In most places and sectors, workers lack the ability to collectively bargain, and, because of their employment status, are not protected by relevant employment law. As a result, our project has put together a multi-year programme of action research designed to foster more transparency about working conditions in the platform economy, and ultimately to encourage fairer working conditions. This paper introduces the ongoing work in progress of the Fairwork project. We have brought together a diverse set of platform economy stakeholders (workers, unions, platforms, labour lawyers, academics, government and third sector organisations) to co-develop a set of Fairwork principles that are meaningful and achievable in the contemporary gig economy. We have then used those principles to assess work processes and conditions in most large platforms operating in Bangalore, India and in South Africa.2

This paper will review the theoretical underpinnings of our principles, our theory of change and the thresholds of fairness deployed in the project. It then outlines the methods and the advantages and challenges of collecting data about fair work from empirical research with platforms and workers, and though desk research. Finally, even though only our first year's league tables have been released, the paper shares some preliminary results and impacts from the research.

2. Theoretical underpinnings of the Fairwork principles

Fairness at work is a complex issue. At a basic level, fairness involves an equitable exchange of labour-time for a wage. However, fair pay remains an ongoing challenge, both in more traditional forms of employment and platform-mediated work. From the exchange of time for a wage flow many complicated relationships, situated within particular economic, social, political, and cultural histories. The factors involved differ based on the kind of work and its technical composition. These include the labour process, the activities involved, the way it is managed, the use of technology, and so on.

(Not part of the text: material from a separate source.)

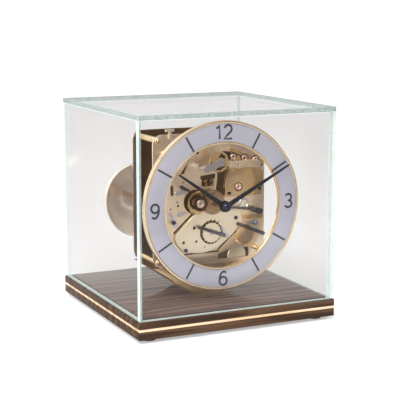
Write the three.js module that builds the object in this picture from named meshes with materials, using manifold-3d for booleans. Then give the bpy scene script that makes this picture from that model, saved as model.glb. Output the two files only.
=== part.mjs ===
// A skeleton mantel clock: a key-wound, bell-striking movement on a brass stand,
// a ring dial in front of it, a square walnut base and a lift-off glass cover.
// Millimetres, +Z up, front towards -Y. The origin is the middle of the footprint, on the table.
import * as THREE from "three";
import { mergeVertices } from "three/addons/utils/BufferGeometryUtils.js";
import Module from "manifold-3d";

const wasm = await Module();
wasm.setup();

// ---- Driving dimensions -------------------------------------------------------------------

// Base and feet
const footHeight = 3;
const footRadius = 7;
const footInset = 13;
const lowerBoardHeight = 7;
const inlayHeight = 2;
const upperBoardHeight = 6;
const baseOverhang = 1;
const panelHeight = 1.5;

// Glass cover
const coverWidth = 180;
const coverHeight = 166;
const paneThickness = 4;
const coverFit = 0.5;

// Movement frame: front plate, back plate and the pillars between them
const plateWidth = 106;
const plateAbove = 59.5;
const plateBelow = 55;
const plateThickness = 2;
const plateGap = 42.4;
const frontFace = -32;
const plateCorner = 7;
const pillarRadius = 3;
const pillarInset = 5;
const pillarEndRadius = 1.8;
const pillarEndOut = 1.6;

// Ring dial
const dialRadius = 72.4;
const dialOpening = 53;
const dialStandOff = 24.7;
const dialPostRadius = 2;
const bezelLip = 2.2;
const bezelDepth = 5;
const innerLip = 1.6;
const innerLipDepth = 3;
const dialThickness = 1.5;

// Hands
const minuteLength = 68.5;
const hourLength = 51.5;
const minuteAngle = 62;
const hourAngle = 305;
const handThickness = 0.8;

// Arbors, fits and play
const arborRadius = 1.2;
const pivotFit = 0.06;
const contactGap = 0.3;
const windingRadius = 1.8;
const windingSquare = 3;
const windingOut = 9;

// Bell
const bellRadius = 33.5;
const bellHeight = 40;
const bellWall = 1.5;
const bellBehindPlate = 6.6;
const bellX = -42.5;
const bellZ = -3.7;
const bellPostRadius = 2.5;

// Stand
const standFootHalf = 14;
const standThickness = 2;

// Tooth counts and modules
const barrelTeeth = 34;
const barrelModule = 1.1;
const barrelPinionTeeth = 8;
const drumRadius = 13.4;
const drumLength = 18;
const trainModule = 1;
const secondTeeth = 40;
const centrePinionTeeth = 12;
const centreTeeth = 36;
const thirdPinionTeeth = 8;
const thirdTeeth = 30;
const escapePinionTeeth = 7;
const escapeTeeth = 15;
const escapeRadius = 6.4;
const strikeSecondTeeth = 30;
const strikeThirdPinionTeeth = 8;
const strikeThirdTeeth = 28;
const flyPinionTeeth = 7;
const motionModule = 0.65;
const cannonTeeth = 10;
const minuteWheelTeeth = 30;
const minutePinionTeeth = 8;
const hourWheelTeeth = 32;
const wheelThickness = 1.5;
const pinionLength = 4.5;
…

By 2025, a third of all labour transactions will be mediated by digital platforms (Standing, 2016). While platform work undoubtedly offers opportunities and income to many (D’Cruz and Noronha, 2016), emerging evidence of the quality of work on labour platforms points towards numerous problems (Berg, 2016, Bergvall-Kåreborn and Howcroft, 2014, Lee et al., 2015, Rosenblat and Stark, 2016, CIPD Chartered Institute of Personnel Development, 2017, Huws et al., 2016). A major problem, and one that has held back research, is that work platforms have successfully used the ‘spectacle of innovation to conceal the worker’ (Scholz, 2015). One example of this is the rise of ‘commercial content moderation’, involving workers in the global south checking content for large platforms like YouTube (Roberts, 2016). This work involves new harmful practices, of which many are currently unaware.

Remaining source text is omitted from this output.